- **WORK TO BE COMPLETED**: Return the full material exactly.

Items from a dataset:
+ + +
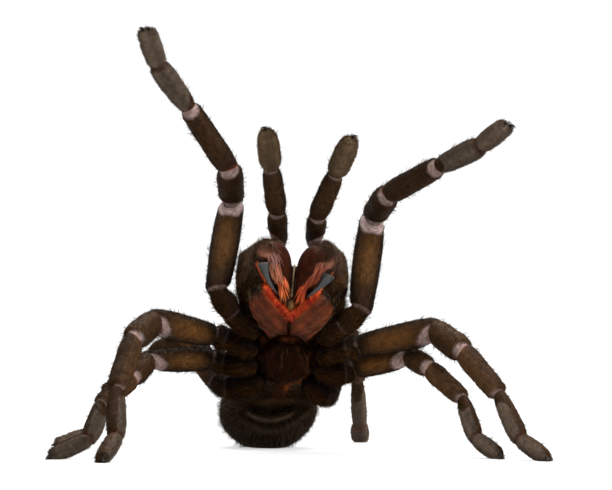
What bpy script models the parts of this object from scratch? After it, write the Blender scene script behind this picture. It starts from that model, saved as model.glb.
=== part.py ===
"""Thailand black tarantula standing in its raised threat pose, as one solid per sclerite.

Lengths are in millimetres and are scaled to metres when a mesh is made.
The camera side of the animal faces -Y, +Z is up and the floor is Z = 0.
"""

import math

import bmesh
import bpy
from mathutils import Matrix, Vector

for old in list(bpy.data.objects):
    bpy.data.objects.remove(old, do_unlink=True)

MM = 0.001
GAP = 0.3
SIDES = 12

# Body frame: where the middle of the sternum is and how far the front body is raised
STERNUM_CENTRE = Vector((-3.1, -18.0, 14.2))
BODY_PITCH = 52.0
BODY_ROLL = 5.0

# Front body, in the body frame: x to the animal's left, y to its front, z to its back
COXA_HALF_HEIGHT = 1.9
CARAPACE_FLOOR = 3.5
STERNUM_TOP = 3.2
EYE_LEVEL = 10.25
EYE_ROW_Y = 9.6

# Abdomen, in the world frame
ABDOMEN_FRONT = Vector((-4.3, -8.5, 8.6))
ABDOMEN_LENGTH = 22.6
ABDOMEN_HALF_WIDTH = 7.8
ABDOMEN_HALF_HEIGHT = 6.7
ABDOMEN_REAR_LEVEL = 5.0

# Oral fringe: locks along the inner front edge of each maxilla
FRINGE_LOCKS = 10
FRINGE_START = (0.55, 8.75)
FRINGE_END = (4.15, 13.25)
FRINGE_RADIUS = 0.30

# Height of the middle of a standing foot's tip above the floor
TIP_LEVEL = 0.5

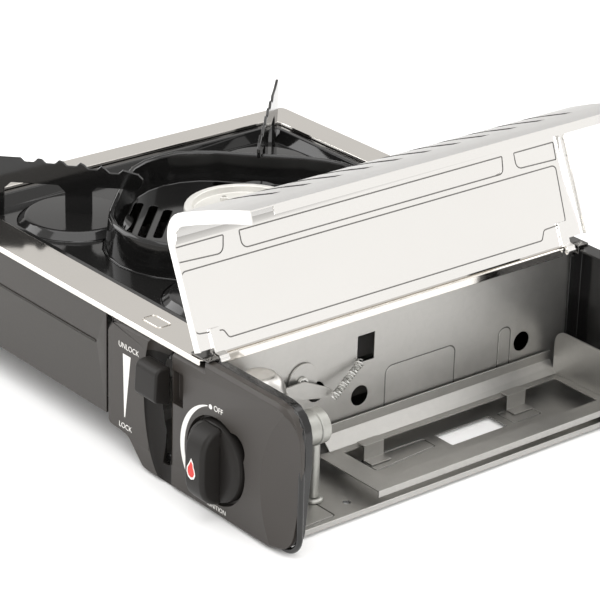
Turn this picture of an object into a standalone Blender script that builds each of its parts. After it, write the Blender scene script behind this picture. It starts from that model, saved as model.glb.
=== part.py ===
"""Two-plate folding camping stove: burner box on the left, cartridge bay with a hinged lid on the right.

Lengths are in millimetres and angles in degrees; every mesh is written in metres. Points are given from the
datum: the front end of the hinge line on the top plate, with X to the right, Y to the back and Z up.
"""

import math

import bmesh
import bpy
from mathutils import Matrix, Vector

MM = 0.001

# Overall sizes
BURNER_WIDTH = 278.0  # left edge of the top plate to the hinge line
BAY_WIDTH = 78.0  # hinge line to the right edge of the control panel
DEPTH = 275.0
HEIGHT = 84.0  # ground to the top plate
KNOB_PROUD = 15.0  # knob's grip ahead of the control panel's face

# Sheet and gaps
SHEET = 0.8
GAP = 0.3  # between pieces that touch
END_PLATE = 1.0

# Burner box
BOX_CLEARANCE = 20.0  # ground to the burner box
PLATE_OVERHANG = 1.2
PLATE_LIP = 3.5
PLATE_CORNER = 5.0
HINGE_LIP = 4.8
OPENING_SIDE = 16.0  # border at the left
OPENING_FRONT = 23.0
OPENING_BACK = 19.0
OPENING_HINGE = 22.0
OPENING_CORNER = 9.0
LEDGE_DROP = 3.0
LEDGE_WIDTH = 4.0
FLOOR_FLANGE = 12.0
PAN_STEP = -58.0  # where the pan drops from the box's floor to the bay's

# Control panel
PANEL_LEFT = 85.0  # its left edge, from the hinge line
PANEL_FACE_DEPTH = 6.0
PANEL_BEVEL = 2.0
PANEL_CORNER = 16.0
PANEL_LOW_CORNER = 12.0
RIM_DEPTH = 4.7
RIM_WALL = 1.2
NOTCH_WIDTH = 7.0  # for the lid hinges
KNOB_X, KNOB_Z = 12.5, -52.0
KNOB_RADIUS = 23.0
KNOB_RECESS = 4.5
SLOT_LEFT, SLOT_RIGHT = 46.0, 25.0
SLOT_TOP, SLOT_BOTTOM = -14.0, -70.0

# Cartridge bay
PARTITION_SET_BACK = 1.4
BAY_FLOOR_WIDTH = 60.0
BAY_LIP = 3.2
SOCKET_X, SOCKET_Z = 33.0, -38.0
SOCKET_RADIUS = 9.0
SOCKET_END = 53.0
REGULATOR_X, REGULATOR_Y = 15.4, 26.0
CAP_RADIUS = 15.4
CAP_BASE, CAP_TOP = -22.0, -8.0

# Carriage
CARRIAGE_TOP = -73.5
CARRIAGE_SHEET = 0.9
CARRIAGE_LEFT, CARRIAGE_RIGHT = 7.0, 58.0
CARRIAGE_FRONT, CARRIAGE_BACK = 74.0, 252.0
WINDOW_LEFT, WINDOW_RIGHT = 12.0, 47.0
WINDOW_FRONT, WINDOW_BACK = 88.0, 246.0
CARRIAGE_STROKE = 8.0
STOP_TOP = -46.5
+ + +
- **TASK RESULT**:
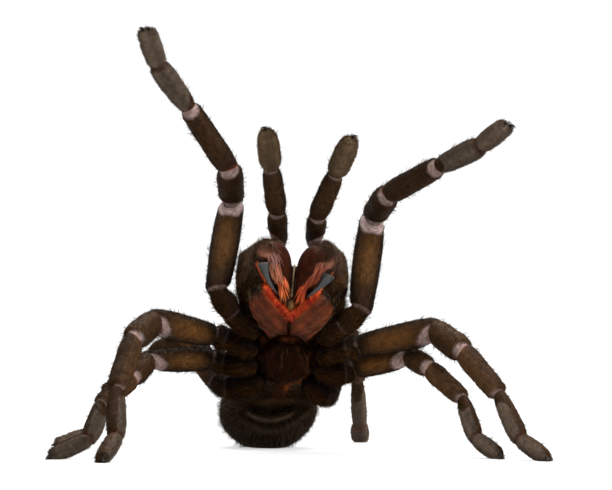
What bpy script models the parts of this object from scratch? After it, write the Blender scene script behind this picture. It starts from that model, saved as model.glb.
=== part.py ===
"""Thailand black tarantula standing in its raised threat pose, as one solid per sclerite.

Lengths are in millimetres and are scaled to metres when a mesh is made.
The camera side of the animal faces -Y, +Z is up and the floor is Z = 0.
"""

import math

import bmesh
import bpy
from mathutils import Matrix, Vector

for old in list(bpy.data.objects):
    bpy.data.objects.remove(old, do_unlink=True)

MM = 0.001
GAP = 0.3
SIDES = 12

# Body frame: where the middle of the sternum is and how far the front body is raised
STERNUM_CENTRE = Vector((-3.1, -18.0, 14.2))
BODY_PITCH = 52.0
BODY_ROLL = 5.0

# Front body, in the body frame: x to the animal's left, y to its front, z to its back
COXA_HALF_HEIGHT = 1.9
CARAPACE_FLOOR = 3.5
STERNUM_TOP = 3.2
EYE_LEVEL = 10.25
EYE_ROW_Y = 9.6

# Abdomen, in the world frame
ABDOMEN_FRONT = Vector((-4.3, -8.5, 8.6))
ABDOMEN_LENGTH = 22.6
ABDOMEN_HALF_WIDTH = 7.8
ABDOMEN_HALF_HEIGHT = 6.7
ABDOMEN_REAR_LEVEL = 5.0

# Oral fringe: locks along the inner front edge of each maxilla
FRINGE_LOCKS = 10
FRINGE_START = (0.55, 8.75)
FRINGE_END = (4.15, 13.25)
FRINGE_RADIUS = 0.30

# Height of the middle of a standing foot's tip above the floor
TIP_LEVEL = 0.5

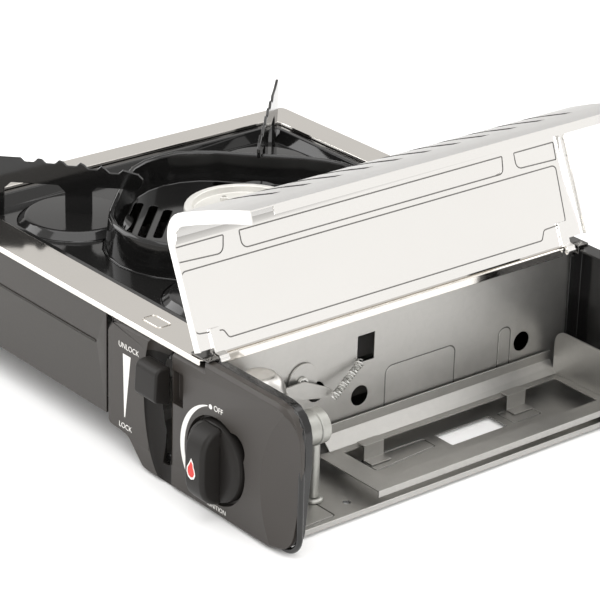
Turn this picture of an object into a standalone Blender script that builds each of its parts. After it, write the Blender scene script behind this picture. It starts from that model, saved as model.glb.
=== part.py ===
"""Two-plate folding camping stove: burner box on the left, cartridge bay with a hinged lid on the right.

Lengths are in millimetres and angles in degrees; every mesh is written in metres. Points are given from the
datum: the front end of the hinge line on the top plate, with X to the right, Y to the back and Z up.
"""

import math

import bmesh
import bpy
from mathutils import Matrix, Vector

MM = 0.001

# Overall sizes
BURNER_WIDTH = 278.0  # left edge of the top plate to the hinge line
BAY_WIDTH = 78.0  # hinge line to the right edge of the control panel
DEPTH = 275.0
HEIGHT = 84.0  # ground to the top plate
KNOB_PROUD = 15.0  # knob's grip ahead of the control panel's face

# Sheet and gaps
SHEET = 0.8
GAP = 0.3  # between pieces that touch
END_PLATE = 1.0

# Burner box
BOX_CLEARANCE = 20.0  # ground to the burner box
PLATE_OVERHANG = 1.2
PLATE_LIP = 3.5
PLATE_CORNER = 5.0
HINGE_LIP = 4.8
OPENING_SIDE = 16.0  # border at the left
OPENING_FRONT = 23.0
OPENING_BACK = 19.0
OPENING_HINGE = 22.0
OPENING_CORNER = 9.0
LEDGE_DROP = 3.0
LEDGE_WIDTH = 4.0
FLOOR_FLANGE = 12.0
PAN_STEP = -58.0  # where the pan drops from the box's floor to the bay's

# Control panel
PANEL_LEFT = 85.0  # its left edge, from the hinge line
PANEL_FACE_DEPTH = 6.0
PANEL_BEVEL = 2.0
PANEL_CORNER = 16.0
PANEL_LOW_CORNER = 12.0
RIM_DEPTH = 4.7
RIM_WALL = 1.2
NOTCH_WIDTH = 7.0  # for the lid hinges
KNOB_X, KNOB_Z = 12.5, -52.0
KNOB_RADIUS = 23.0
KNOB_RECESS = 4.5
SLOT_LEFT, SLOT_RIGHT = 46.0, 25.0
SLOT_TOP, SLOT_BOTTOM = -14.0, -70.0

# Cartridge bay
PARTITION_SET_BACK = 1.4
BAY_FLOOR_WIDTH = 60.0
BAY_LIP = 3.2
SOCKET_X, SOCKET_Z = 33.0, -38.0
SOCKET_RADIUS = 9.0
SOCKET_END = 53.0
REGULATOR_X, REGULATOR_Y = 15.4, 26.0
CAP_RADIUS = 15.4
CAP_BASE, CAP_TOP = -22.0, -8.0

# Carriage
CARRIAGE_TOP = -73.5
CARRIAGE_SHEET = 0.9
CARRIAGE_LEFT, CARRIAGE_RIGHT = 7.0, 58.0
CARRIAGE_FRONT, CARRIAGE_BACK = 74.0, 252.0
WINDOW_LEFT, WINDOW_RIGHT = 12.0, 47.0
WINDOW_FRONT, WINDOW_BACK = 88.0, 246.0
CARRIAGE_STROKE = 8.0
STOP_TOP = -46.5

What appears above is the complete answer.